L’idée de « plateformes régionales de débarquement » hors de l’UE, lancée lors d’un Conseil européen fin juin, a été rejetée par la Tunisie, le Maroc et l’Egypte. Mais les pays européens maintiennent la pression.

Fin juillet, Tunis a laissé débarquer à contre-coeur une quarantaine de migrants secourus par un navire commercial battant pavillon tunisien, le Sarost V.

Soucieuses de ne pas créer un précédent, les autorités tunisiennes ont toutefois souligné les avoir acceptés uniquement pour raisons humanitaires.

Nombre des migrants du Sarost V sont toujours hébergés à Médenine.

« La Tunisie ne s’occupe pas convenablement des migrants », estime l’un d’eux, Francis Lélé, 32 ans, qui a fui le Cameroun il y a deux ans et dit avoir travaillé puis été esclave dans la construction en Libye avant de prendre la mer.

Chacun ne reçoit qu’un seul kilo de riz, trois boîtes de sardines et une bouteille de lait pour une semaine entière, détaille-t-il.

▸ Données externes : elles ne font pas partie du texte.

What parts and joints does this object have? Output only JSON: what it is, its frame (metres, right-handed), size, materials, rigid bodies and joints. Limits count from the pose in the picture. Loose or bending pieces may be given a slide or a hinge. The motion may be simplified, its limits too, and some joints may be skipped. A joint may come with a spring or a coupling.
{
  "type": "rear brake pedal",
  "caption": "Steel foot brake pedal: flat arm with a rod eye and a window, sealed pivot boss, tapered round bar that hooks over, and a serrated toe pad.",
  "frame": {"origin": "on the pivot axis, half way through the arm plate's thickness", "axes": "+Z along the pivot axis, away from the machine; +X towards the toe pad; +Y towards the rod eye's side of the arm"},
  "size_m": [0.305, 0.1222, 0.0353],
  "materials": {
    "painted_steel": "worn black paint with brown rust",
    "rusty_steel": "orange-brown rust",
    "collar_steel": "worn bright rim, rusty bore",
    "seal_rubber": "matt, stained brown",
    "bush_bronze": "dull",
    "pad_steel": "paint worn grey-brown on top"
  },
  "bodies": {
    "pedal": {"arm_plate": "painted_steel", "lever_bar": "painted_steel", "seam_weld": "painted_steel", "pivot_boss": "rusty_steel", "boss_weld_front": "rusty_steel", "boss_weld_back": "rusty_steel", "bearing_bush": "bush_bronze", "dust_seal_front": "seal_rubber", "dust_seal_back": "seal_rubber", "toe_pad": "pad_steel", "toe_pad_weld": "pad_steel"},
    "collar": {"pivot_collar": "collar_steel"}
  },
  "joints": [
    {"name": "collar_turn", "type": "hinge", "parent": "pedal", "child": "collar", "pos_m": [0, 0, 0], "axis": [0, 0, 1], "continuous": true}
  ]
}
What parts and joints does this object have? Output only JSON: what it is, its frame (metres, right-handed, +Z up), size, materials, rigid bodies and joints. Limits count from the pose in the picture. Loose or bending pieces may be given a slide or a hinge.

« Ce n’est pas le grand luxe mais nous offrons à manger selon les normes caloriques », explique Mongi Slim, responsable du centre du Croissant-Rouge, qui a perdu des financements au printemps et peine à boucler son budget annuel de 320.000 dinars (100.000 euros).

Le Croissant-Rouge souhaite agrandir la capacité d’accueil du centre, créé en 2013, où les autorités envoient les étrangers arrêtés sur le chemin de l’Europe, près de la frontière libyenne ou dans les eaux territoriales.

Les migrants du centre ont un délai de 60 jours pour décider de rentrer chez eux ou de rester, éventuellement en demandant l’asile. Un tiers environ, souvent épuisé par l’expérience libyenne, demande un retour volontaire, explique M. Slim. Parmi les autres, une majorité tente de reprendre leur épopée vers le Nord.

Car la Tunisie elle-même est confrontée à d’importantes difficultés sociales, avec un chômage important, des services de santé et d’éducation à la peine et une instabilité politique qui poussent un nombre croissant de Tunisiens à se joindre aux tentatives de traversées clandestines.

La Tunisie ne peut devenir pays d’accueil car elle « ne garantit pas les droits des migrants », affirme pour sa part Romdhane Ben Amor, du Forum tunisien pour les droits économiques et sociaux (FTDES), en déplorant le manque de cadre juridique et de moyens.

Même pour les nombreux Africains subsahariens arrivés légalement, il est très compliqué d’obtenir une carte de séjour, sésame pour la vie quotidienne et les retours au pays.

En outre, « il n’y a pas de loi sur l’asile », souligne Lorena Lando, de l’Organisation internationale des migrations (OIM).

« Actuellement, la Tunisie n’a ni le cadre légal ni l’infrastructure humanitaire ni le développement économique pour gérer les personnes n’ayant pas obtenu le statut de réfugié leur permettant d’aller en Europe –c’est à dire la vaste majorité », indique-t-elle.